Il 22 Aprile si celebra l’Earth  Day, la più importante giornata di mobilitazione internazionale di cura del Pianeta che mobilita fino a 1 miliardo di persone.  Nel 2021 ricorre il 51esimo anniversario dell’evento inventato dall’attivista pacifista americano John McConnell per onorare il nostro pianeta e l’idea stessa di “pace nel mondo”, e che negli anni si è trasformato diventando uno dei simboli della lotta ai cambiamenti climatici.

Nell’edizione 2021 molte persone, di tutte le età, sono coinvolte in tre giorni di incontri e manifestazioni che si celebrano sia a livello globale che locale. In Italia, in occasione della Giornata della Terra si è istituito il “Festival dell’educazione alla sostenibilità”,che nasce nel 2017 con l’obiettivo di aumentare la conoscenza e l’impatto positivo dell’Agenda 2030. 

Ma nel momento in cui ci si chieda esattamente cosa si festeggia e cosa dovremmo proteggere non si può prescindere da alcuni dati. Un nuovo studio internazionale, pubblicato con estremo tempismo su Frontiers, ci fornisce una risposta che invita a riflettere: appena il 3% del nostro pianeta è ecologicamente intatto.

Una delle iniziative più importanti in essere negli ultimi anni è il progetto “30by30” che vede numerosi Paesi del mondo  cimentarsi per raggiungere un obiettivo ambizioso: entro il 2030 si punta a rendere il 30% della superficie terrestre un’area protetta. Al momento solo il 15 % del pianeta è configurabile come area protetta.Perchè si possa parlare di area protetta occorre il rispetto  cumulativo di tre importanti principi che devono tutti ricorrere cumulativamente. Anzitutto è necessaria la presenza di un habitat intatto e quindi non contaminato dall’intervento dell’uomo. In secondo luogo occorre riscontrare un numero ridotto di specie animali e vegetali che si sono estinte a causa dell’azione umana ed infine occorre riscontrare così tanta biodiversità da garantire la piena efficienza ecologica. 

Il dato sconcertante è che in tutto il pianeta terra i luoghi che rispondono a questi tre presupposti, dove flora e fauna sono le stesse di quelle riscontrabili in epoca pre-industriale  rappresentano una superficie così limitata da essere inquadrata tra  il solo 2% e  3%.

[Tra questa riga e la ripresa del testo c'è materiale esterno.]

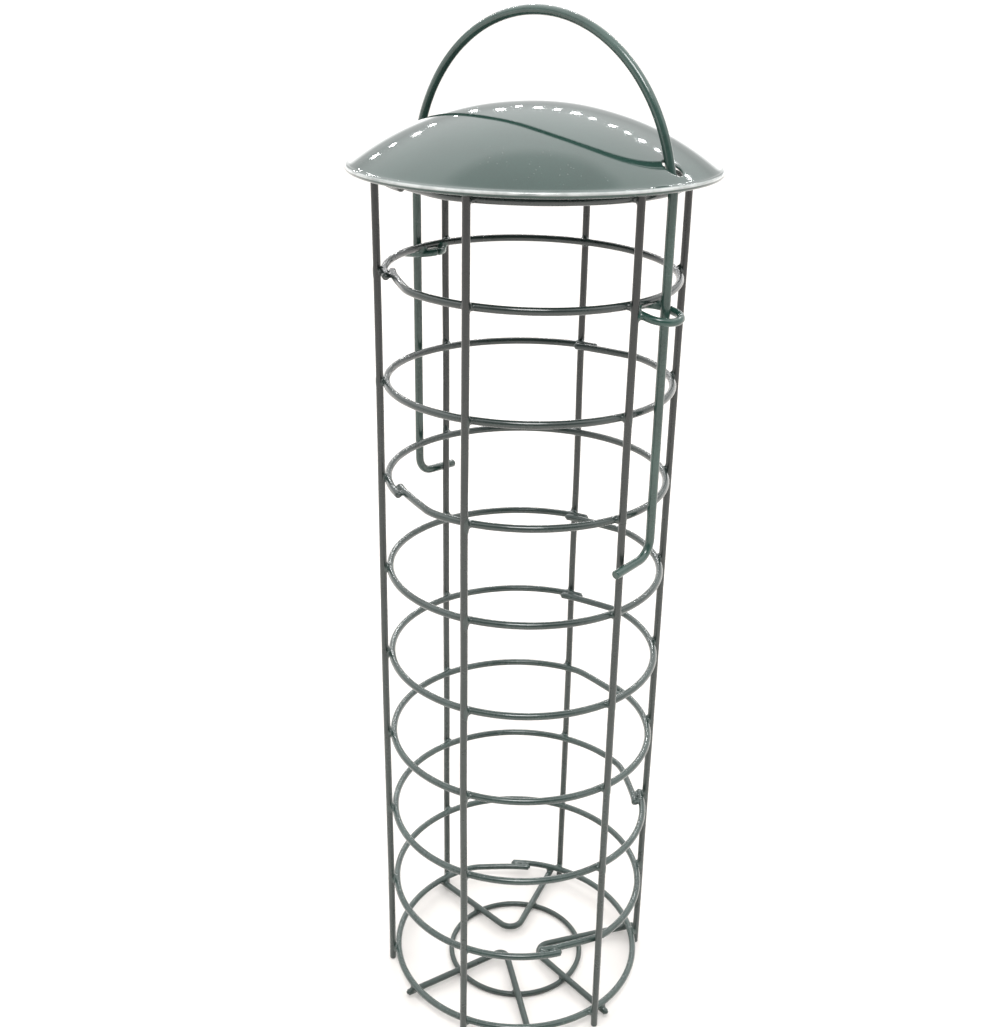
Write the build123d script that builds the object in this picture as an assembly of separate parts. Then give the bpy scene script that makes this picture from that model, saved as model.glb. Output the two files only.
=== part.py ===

Dallo studio emerge, poi, un altro dato importante. Di questi pochissimi ecosistemi definiti “intatti” solo l’11% si trova in “aree protette”, la grande maggioranza di questi ecosistemi si trova, invece, gestito da comunità indigene che continuano ad avere un ruolo dirimente nella cura e nella gestione delle aree incontaminate. 

Bisogna, quindi, non solo proteggere gli ecosistemi che sono ad oggi intatti e funzionali ma porre in essere tutte le azioni per ripristinare le aree degradate. Secondo lo United Nations Environment Programme, una delle chiavi per ottenere questo risultato è la reintroduzione di specie animali e vegetali che permettono all’habitat di rigenerare la propria funzionalità: tali interventi condurrebbero alla rinascita di circa il 20% degli ecosistemi terrestri degradati.